PORT HUENEME, Calif. — A cockpit voice recorder salvaged from the ocean is in good condition and may help explain how the Alaska Airlines pilots responded to a tail control malfunction before the jet's horrifying "corkscrewing" plunge, authorities said Thursday.
The pinger for the second "black box" — the flight data recorder — was located during the night but was no longer attached to the device, Navy Capt. Terry Labrecque said Thursday. Investigators believe they will still find it.
Searchers recovered the cockpit voice recorder just before sundown Wednesday. The device was found in 700 feet of water by a remote-controlled sub Scorpio.
"As luck would have it, almost literally true, as soon as they got down to the bottom they found the first box," Labrecque said.
The recorder was shipped to Washington for analysis. Investigators hope it will provide clues to what happened in the final moments of the flight, including details about the jet's horizontal stabilizer. The key tail control was described as jammed by the pilots a few minutes before the MD-83 crashed.

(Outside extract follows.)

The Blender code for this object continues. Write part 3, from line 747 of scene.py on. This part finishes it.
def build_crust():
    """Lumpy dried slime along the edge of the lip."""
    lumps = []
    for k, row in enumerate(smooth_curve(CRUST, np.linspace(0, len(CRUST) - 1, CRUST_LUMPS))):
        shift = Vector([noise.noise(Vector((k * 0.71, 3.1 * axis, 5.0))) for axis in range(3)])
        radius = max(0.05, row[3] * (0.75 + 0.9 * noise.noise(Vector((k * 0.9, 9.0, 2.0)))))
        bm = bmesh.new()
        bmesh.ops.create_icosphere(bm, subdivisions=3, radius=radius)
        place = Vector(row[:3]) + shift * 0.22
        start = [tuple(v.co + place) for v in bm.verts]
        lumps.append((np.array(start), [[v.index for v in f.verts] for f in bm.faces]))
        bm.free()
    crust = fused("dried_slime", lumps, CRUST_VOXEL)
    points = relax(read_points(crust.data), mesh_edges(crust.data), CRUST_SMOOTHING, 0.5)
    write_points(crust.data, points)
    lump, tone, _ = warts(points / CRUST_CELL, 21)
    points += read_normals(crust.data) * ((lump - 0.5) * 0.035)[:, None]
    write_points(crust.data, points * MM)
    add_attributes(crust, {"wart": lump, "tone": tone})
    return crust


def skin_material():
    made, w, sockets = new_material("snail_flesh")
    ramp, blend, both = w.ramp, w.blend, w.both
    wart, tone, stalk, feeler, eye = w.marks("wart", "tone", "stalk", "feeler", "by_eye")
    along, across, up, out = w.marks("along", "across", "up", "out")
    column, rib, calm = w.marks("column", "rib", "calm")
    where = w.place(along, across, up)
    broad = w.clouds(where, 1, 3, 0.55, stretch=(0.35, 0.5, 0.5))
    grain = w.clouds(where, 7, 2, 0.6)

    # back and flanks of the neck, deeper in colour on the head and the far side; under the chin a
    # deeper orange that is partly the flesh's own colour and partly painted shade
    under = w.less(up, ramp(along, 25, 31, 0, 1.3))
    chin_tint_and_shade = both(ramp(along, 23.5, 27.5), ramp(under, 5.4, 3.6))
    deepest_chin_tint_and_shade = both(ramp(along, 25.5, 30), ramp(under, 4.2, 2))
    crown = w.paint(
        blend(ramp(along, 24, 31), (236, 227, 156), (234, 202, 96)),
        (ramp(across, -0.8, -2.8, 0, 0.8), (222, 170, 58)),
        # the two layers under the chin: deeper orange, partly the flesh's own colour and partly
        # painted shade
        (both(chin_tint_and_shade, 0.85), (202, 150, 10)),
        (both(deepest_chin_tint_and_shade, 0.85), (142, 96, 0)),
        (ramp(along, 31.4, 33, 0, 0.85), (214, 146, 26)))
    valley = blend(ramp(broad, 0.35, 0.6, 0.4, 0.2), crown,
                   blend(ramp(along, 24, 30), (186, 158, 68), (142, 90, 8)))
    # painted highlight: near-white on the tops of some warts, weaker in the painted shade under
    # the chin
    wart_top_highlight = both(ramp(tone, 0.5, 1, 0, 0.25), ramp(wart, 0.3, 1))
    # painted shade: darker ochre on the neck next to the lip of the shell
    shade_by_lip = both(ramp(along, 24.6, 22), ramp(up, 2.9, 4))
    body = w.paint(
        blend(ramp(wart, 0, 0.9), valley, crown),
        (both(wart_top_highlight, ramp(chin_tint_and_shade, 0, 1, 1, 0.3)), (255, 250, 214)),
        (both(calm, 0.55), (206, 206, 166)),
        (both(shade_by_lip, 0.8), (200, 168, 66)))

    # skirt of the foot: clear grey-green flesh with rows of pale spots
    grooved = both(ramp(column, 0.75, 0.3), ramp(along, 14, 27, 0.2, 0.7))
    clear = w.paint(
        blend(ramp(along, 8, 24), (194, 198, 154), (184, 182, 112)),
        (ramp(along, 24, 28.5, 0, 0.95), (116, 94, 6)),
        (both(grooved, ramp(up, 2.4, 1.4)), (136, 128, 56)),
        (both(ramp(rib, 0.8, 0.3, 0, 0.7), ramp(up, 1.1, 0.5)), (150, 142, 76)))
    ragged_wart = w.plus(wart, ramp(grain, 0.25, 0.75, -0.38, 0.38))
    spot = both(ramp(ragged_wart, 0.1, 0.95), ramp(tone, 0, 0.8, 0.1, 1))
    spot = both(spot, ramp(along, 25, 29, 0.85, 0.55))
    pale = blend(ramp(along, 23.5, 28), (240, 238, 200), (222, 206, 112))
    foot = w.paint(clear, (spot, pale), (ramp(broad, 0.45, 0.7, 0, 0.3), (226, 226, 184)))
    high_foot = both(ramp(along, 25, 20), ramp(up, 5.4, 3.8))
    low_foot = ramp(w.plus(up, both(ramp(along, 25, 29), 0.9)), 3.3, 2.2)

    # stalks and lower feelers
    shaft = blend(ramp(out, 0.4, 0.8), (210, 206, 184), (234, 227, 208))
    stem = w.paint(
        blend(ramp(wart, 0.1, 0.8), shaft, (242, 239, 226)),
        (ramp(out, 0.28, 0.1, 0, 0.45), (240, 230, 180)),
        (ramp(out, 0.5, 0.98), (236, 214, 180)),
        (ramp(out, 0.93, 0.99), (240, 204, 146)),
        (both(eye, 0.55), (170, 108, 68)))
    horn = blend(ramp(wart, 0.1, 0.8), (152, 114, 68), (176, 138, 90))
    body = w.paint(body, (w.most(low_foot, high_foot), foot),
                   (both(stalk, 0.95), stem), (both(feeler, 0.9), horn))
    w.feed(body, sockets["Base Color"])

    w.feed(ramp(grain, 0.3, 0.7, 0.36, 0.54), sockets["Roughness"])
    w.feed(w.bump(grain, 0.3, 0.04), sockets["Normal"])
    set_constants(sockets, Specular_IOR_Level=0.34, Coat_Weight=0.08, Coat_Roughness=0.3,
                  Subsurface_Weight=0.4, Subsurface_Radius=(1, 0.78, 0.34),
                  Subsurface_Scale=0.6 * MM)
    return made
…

"The recorder has been described to me as being in good condition. Of course until we get it to our headquarters, open the recorder, find out the condition of the tape inside and provide an initial readout, we won't know for sure," National Transportation Safety Board Chairman James Hall said Thursday on ABC's "Good Morning America."
"But early indications are we ought to have a good recording, which will be extremely important to the investigation," he said.
The NTSB has also begun analyzing a recording of a radio call from Flight 261's pilots to a Seattle maintenance crew about the stabilizer problem minutes before the crash.
Investigators said witnesses saw no signs of fire or smoke when the jet hit the water in one piece Monday, killing all 88 aboard.
As the plane passed over Anacapa Island, just off the coast, a witness heard several popping sounds and watched the jet turn and hit the water, NTSB member John Hammerschmidt said Wednesday.
"The aircraft was twisting, flying erratically, nose rocking," he said. He also said other pilots nearby described the plane as "tumbling, spinning, nose-down, continuous roll, corkscrewing and inverted."
The pinger for the flight data recorder, which records information about the plane's mechanical operation — the size of two film cartridges — was found near the cockpit voice recorder, Labrecque said.
Ships with side-scan sonar equipment that can make detailed maps of debris on the ocean floor began searching the crash site Thursday, and two other remote-control submersibles like Scorpio were en route.
The wreckage is well below the 300-foot safety limit for divers — and most of the bodies are believed pinned in the debris on the bottom of the ocean. Searchers have recovered the remains of only four passengers.
Investigators expected choppier waters as a light storm moved toward Southern California Thursday. The beaches were mostly clear of debris, but rough seas could begin to wash ashore more remnants of the craft.